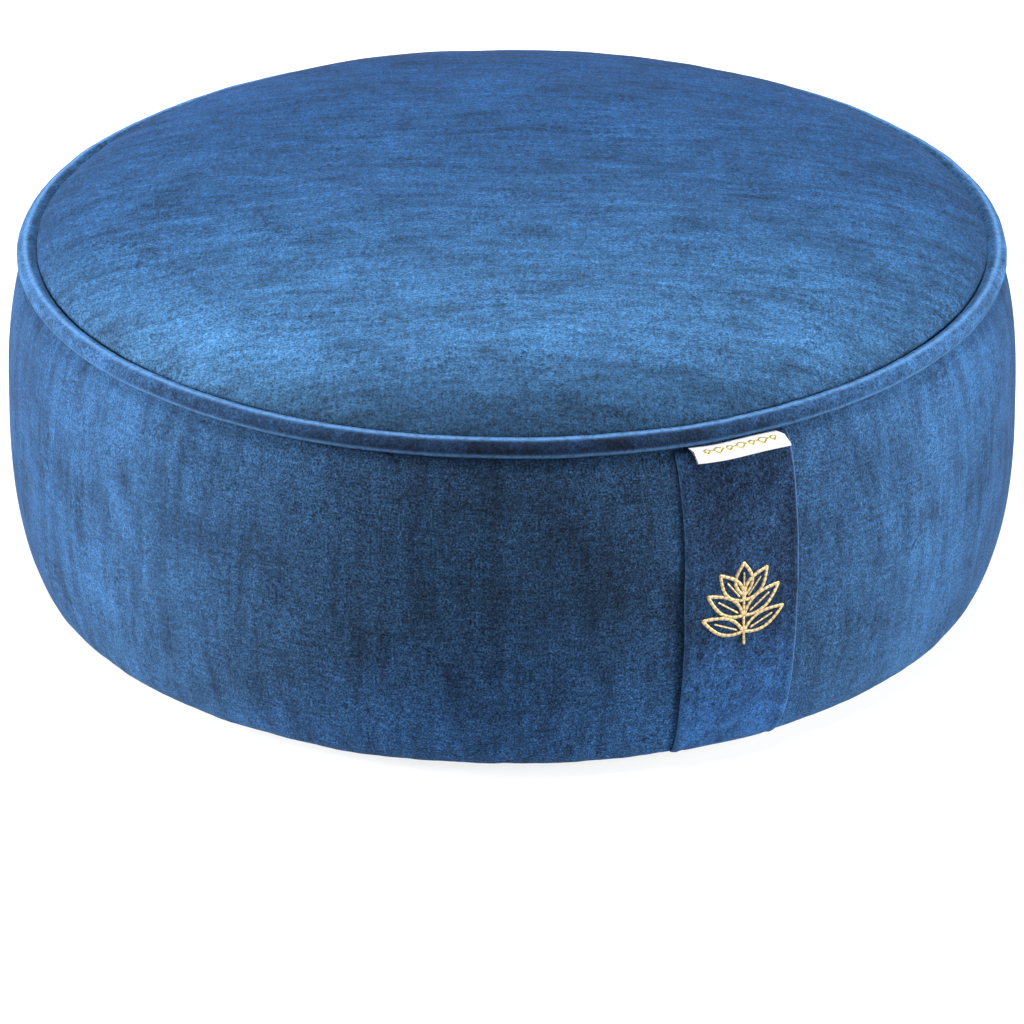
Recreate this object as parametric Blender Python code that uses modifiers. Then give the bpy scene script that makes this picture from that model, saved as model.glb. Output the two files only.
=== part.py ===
"""Round floor cushion: a buckwheat-filled zafu in a velvet cover with a piped top edge.

Frame: metres, +Z up, origin on the floor at the centre of the bottom panel. The carry handle and its
label are on the -Y side, and the cover's zip runs round the rear, centred on +Y.

A profile is a list of (radius, height) points. It travels with the cloth's outer side on its left:
outwards over the top, down the side, and inwards under the bottom.
"""

import math

import bmesh
import bpy
from mathutils import Matrix, Vector

# ---- driving dimensions ----
BELLY_RADIUS = 0.20995      # widest point of the side band
BELLY_HEIGHT = 0.0785
CROWN_HEIGHT = 0.179        # top of the domed seat
WELT_RING_RADIUS = 0.2007   # centre line of the top piping
WELT_HEIGHT = 0.1465
WELT_RADIUS = 0.0042        # outside of the velvet-covered cord
CORD_RADIUS = 0.0025
BOTTOM_SEAM_RADIUS = 0.188
BOTTOM_SEAM_HEIGHT = 0.003
FLOOR_RADIUS = 0.178        # the bottom panel lies flat on the floor this far out

VELVET = 0.0015             # cloth thickness, pile included
WELT_CLOTH = 0.0012
LINER_CLOTH = 0.0008
SEAM_ALLOWANCE = 0.0085
SEAM_SLOPE = math.radians(20)   # the top seam's layers run inwards and down at this angle
GAP = 0.0004                # between pieces that touch on the real cushion

RING_STEPS = 48
STEP_ANGLE = 360.0 / RING_STEPS

ZIP_HEIGHT = 0.052
ZIP_START, ZIP_END = 30.0, 150.0    # degrees about +Z from +X
SLIDER_REST_ANGLE = 145.0
LINER_ZIP_HEIGHT = 0.0785
LINER_ZIP_START, LINER_ZIP_END = 52.5, 127.5
LINER_SLIDER_REST_ANGLE = 122.0

HANDLE_WIDTH = 0.050
HANDLE_END_THICKNESS = 0.0026
SLEEVE_THICKNESS = 0.0030
SLEEVE_WALL = 0.0007
HANDLE_TOP = 0.1382
GRIP_TOP, GRIP_BOTTOM = 0.116, 0.038
EMBLEM_HEIGHT = 0.0745
EMBLEM_SIZE = 0.036
LABEL_WIDTH = 0.037

# ---- colours ----
NAVY_VELVET = (0.045, 0.13, 0.33)
WELT_NAVY = (0.055, 0.15, 0.36)
NATURAL_COTTON = (0.78, 0.73, 0.62)
WHITE_SATIN = (0.93, 0.92, 0.90)
GOLD_THREAD = (0.72, 0.56, 0.25)
ZIP_NAVY = (0.03, 0.07, 0.18)
NICKEL = (0.62, 0.62, 0.60)
HULL_BROWN = (0.13, 0.075, 0.045)


def clear_scene():
    for obj in list(bpy.data.objects):
        bpy.data.objects.remove(obj, do_unlink=True)


def new_collection(name):
    collection = bpy.data.collections.new(name)
    bpy.context.scene.collection.children.link(collection)
    return collection


def material(name, colour, roughness, metallic=0.0):
    found = bpy.data.materials.get(name)
    if found:
        return found
    made = bpy.data.materials.new(name)
    made.use_nodes = True
    shader = made.node_tree.nodes["Principled BSDF"]
    shader.inputs["Base Color"].default_value = (*colour, 1.0)
    shader.inputs["Roughness"].default_value = roughness
    shader.inputs["Metallic"].default_value = metallic
    return made


def add_object(name, mesh, mat=None, collection=None):
    obj = bpy.data.objects.new(name, mesh)
    (collection or CUSHION).objects.link(obj)
    if mat:
        mesh.materials.append(mat)
    return obj


def solidify(obj, thickness):
    """Cloth thickness, laid on the inner side of the surface."""
    modifier = obj.modifiers.new("thickness", "SOLIDIFY")
    modifier.thickness = thickness
    modifier.offset = -1.0
    modifier.use_even_offset = True
    modifier.use_quality_normals = True
    return modifier


def apply_modifiers(obj):
    """Turns the object's evaluated shape into its own mesh."""
    bpy.context.view_layer.update()
    graph = bpy.context.evaluated_depsgraph_get()
    obj.data = bpy.data.meshes.new_from_object(obj.evaluated_get(graph))
    obj.modifiers.clear()


def combine(obj, other, operation):
    """Boolean of obj with other, applied; other is removed."""
    modifier = obj.modifiers.new(operation.lower(), "BOOLEAN")
    modifier.operation = operation
    modifier.object = other
    apply_modifiers(obj)
    bpy.data.objects.remove(other, do_unlink=True)


# ---- turned pieces ----
def turned(name, profile, mat, start=0.0, sweep=360.0, step=STEP_ANGLE, closed=False):
    """A profile turned about Z with a Screw modifier, from start through sweep degrees."""
    mesh = bpy.data.meshes.new(name)
    edges = [(i, i + 1) for i in range(len(profile) - 1)]
    if closed:
        edges.append((len(profile) - 1, 0))
    mesh.from_pydata([(r, 0.0, z) for r, z in profile], edges, [])
    obj = add_object(name, mesh, mat)
    obj.rotation_euler.z = math.radians(start)
    screw = obj.modifiers.new("turn", "SCREW")
    screw.axis = "Z"
    screw.angle = math.radians(sweep)
    screw.steps = screw.render_steps = round(sweep / step)
    screw.use_merge_vertices = sweep == 360.0
    screw.merge_threshold = 1e-5
    screw.use_smooth_shade = True
    return obj


def turned_cloth(name, profile, thickness, mat, **turn):
    obj = turned(name, profile, mat, **turn)
    solidify(obj, thickness)
    return obj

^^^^

> [WHAT IS ASKED]: Each line must be given again exactly as written above.

> [RESULT OF THIS EXERCISE]:
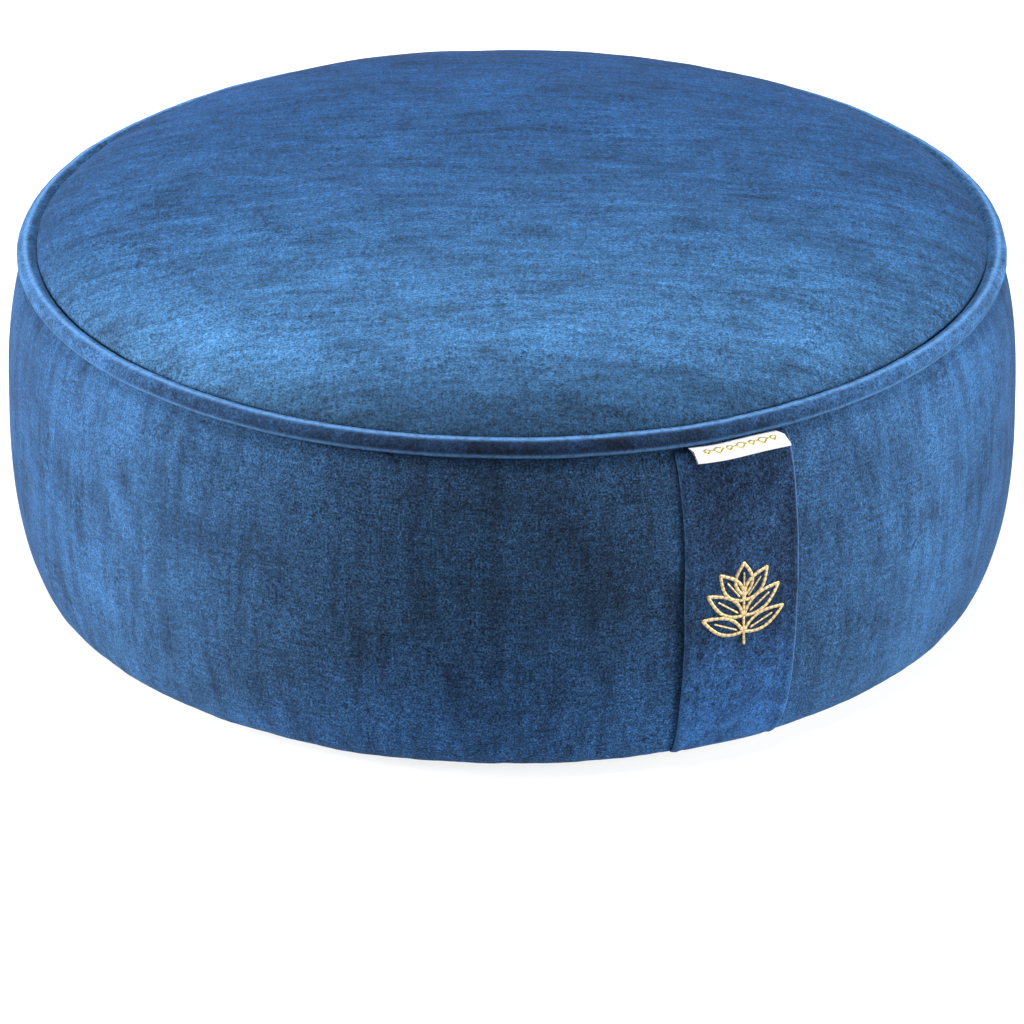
Recreate this object as parametric Blender Python code that uses modifiers. Then give the bpy scene script that makes this picture from that model, saved as model.glb. Output the two files only.
=== part.py ===
"""Round floor cushion: a buckwheat-filled zafu in a velvet cover with a piped top edge.

Frame: metres, +Z up, origin on the floor at the centre of the bottom panel. The carry handle and its
label are on the -Y side, and the cover's zip runs round the rear, centred on +Y.

A profile is a list of (radius, height) points. It travels with the cloth's outer side on its left:
outwards over the top, down the side, and inwards under the bottom.
"""

import math

import bmesh
import bpy
from mathutils import Matrix, Vector

# ---- driving dimensions ----
BELLY_RADIUS = 0.20995      # widest point of the side band
BELLY_HEIGHT = 0.0785
CROWN_HEIGHT = 0.179        # top of the domed seat
WELT_RING_RADIUS = 0.2007   # centre line of the top piping
WELT_HEIGHT = 0.1465
WELT_RADIUS = 0.0042        # outside of the velvet-covered cord
CORD_RADIUS = 0.0025
BOTTOM_SEAM_RADIUS = 0.188
BOTTOM_SEAM_HEIGHT = 0.003
FLOOR_RADIUS = 0.178        # the bottom panel lies flat on the floor this far out

VELVET = 0.0015             # cloth thickness, pile included
WELT_CLOTH = 0.0012
LINER_CLOTH = 0.0008
SEAM_ALLOWANCE = 0.0085
SEAM_SLOPE = math.radians(20)   # the top seam's layers run inwards and down at this angle
GAP = 0.0004                # between pieces that touch on the real cushion

RING_STEPS = 48
STEP_ANGLE = 360.0 / RING_STEPS

ZIP_HEIGHT = 0.052
ZIP_START, ZIP_END = 30.0, 150.0    # degrees about +Z from +X
SLIDER_REST_ANGLE = 145.0
LINER_ZIP_HEIGHT = 0.0785
LINER_ZIP_START, LINER_ZIP_END = 52.5, 127.5
LINER_SLIDER_REST_ANGLE = 122.0

HANDLE_WIDTH = 0.050
HANDLE_END_THICKNESS = 0.0026
SLEEVE_THICKNESS = 0.0030
SLEEVE_WALL = 0.0007
HANDLE_TOP = 0.1382
GRIP_TOP, GRIP_BOTTOM = 0.116, 0.038
EMBLEM_HEIGHT = 0.0745
EMBLEM_SIZE = 0.036
LABEL_WIDTH = 0.037

# ---- colours ----
NAVY_VELVET = (0.045, 0.13, 0.33)
WELT_NAVY = (0.055, 0.15, 0.36)
NATURAL_COTTON = (0.78, 0.73, 0.62)
WHITE_SATIN = (0.93, 0.92, 0.90)
GOLD_THREAD = (0.72, 0.56, 0.25)
ZIP_NAVY = (0.03, 0.07, 0.18)
NICKEL = (0.62, 0.62, 0.60)
HULL_BROWN = (0.13, 0.075, 0.045)


def clear_scene():
    for obj in list(bpy.data.objects):
        bpy.data.objects.remove(obj, do_unlink=True)


def new_collection(name):
    collection = bpy.data.collections.new(name)
    bpy.context.scene.collection.children.link(collection)
    return collection


def material(name, colour, roughness, metallic=0.0):
    found = bpy.data.materials.get(name)
    if found:
        return found
    made = bpy.data.materials.new(name)
    made.use_nodes = True
    shader = made.node_tree.nodes["Principled BSDF"]
    shader.inputs["Base Color"].default_value = (*colour, 1.0)
    shader.inputs["Roughness"].default_value = roughness
    shader.inputs["Metallic"].default_value = metallic
    return made


def add_object(name, mesh, mat=None, collection=None):
    obj = bpy.data.objects.new(name, mesh)
    (collection or CUSHION).objects.link(obj)
    if mat:
        mesh.materials.append(mat)
    return obj


def solidify(obj, thickness):
    """Cloth thickness, laid on the inner side of the surface."""
    modifier = obj.modifiers.new("thickness", "SOLIDIFY")
    modifier.thickness = thickness
    modifier.offset = -1.0
    modifier.use_even_offset = True
    modifier.use_quality_normals = True
    return modifier


def apply_modifiers(obj):
    """Turns the object's evaluated shape into its own mesh."""
    bpy.context.view_layer.update()
    graph = bpy.context.evaluated_depsgraph_get()
    obj.data = bpy.data.meshes.new_from_object(obj.evaluated_get(graph))
    obj.modifiers.clear()


def combine(obj, other, operation):
    """Boolean of obj with other, applied; other is removed."""
    modifier = obj.modifiers.new(operation.lower(), "BOOLEAN")
    modifier.operation = operation
    modifier.object = other
    apply_modifiers(obj)
    bpy.data.objects.remove(other, do_unlink=True)


# ---- turned pieces ----
def turned(name, profile, mat, start=0.0, sweep=360.0, step=STEP_ANGLE, closed=False):
    """A profile turned about Z with a Screw modifier, from start through sweep degrees."""
    mesh = bpy.data.meshes.new(name)
    edges = [(i, i + 1) for i in range(len(profile) - 1)]
    if closed:
        edges.append((len(profile) - 1, 0))
    mesh.from_pydata([(r, 0.0, z) for r, z in profile], edges, [])
    obj = add_object(name, mesh, mat)
    obj.rotation_euler.z = math.radians(start)
    screw = obj.modifiers.new("turn", "SCREW")
    screw.axis = "Z"
    screw.angle = math.radians(sweep)
    screw.steps = screw.render_steps = round(sweep / step)
    screw.use_merge_vertices = sweep == 360.0
    screw.merge_threshold = 1e-5
    screw.use_smooth_shade = True
    return obj


def turned_cloth(name, profile, thickness, mat, **turn):
    obj = turned(name, profile, mat, **turn)
    solidify(obj, thickness)
    return obj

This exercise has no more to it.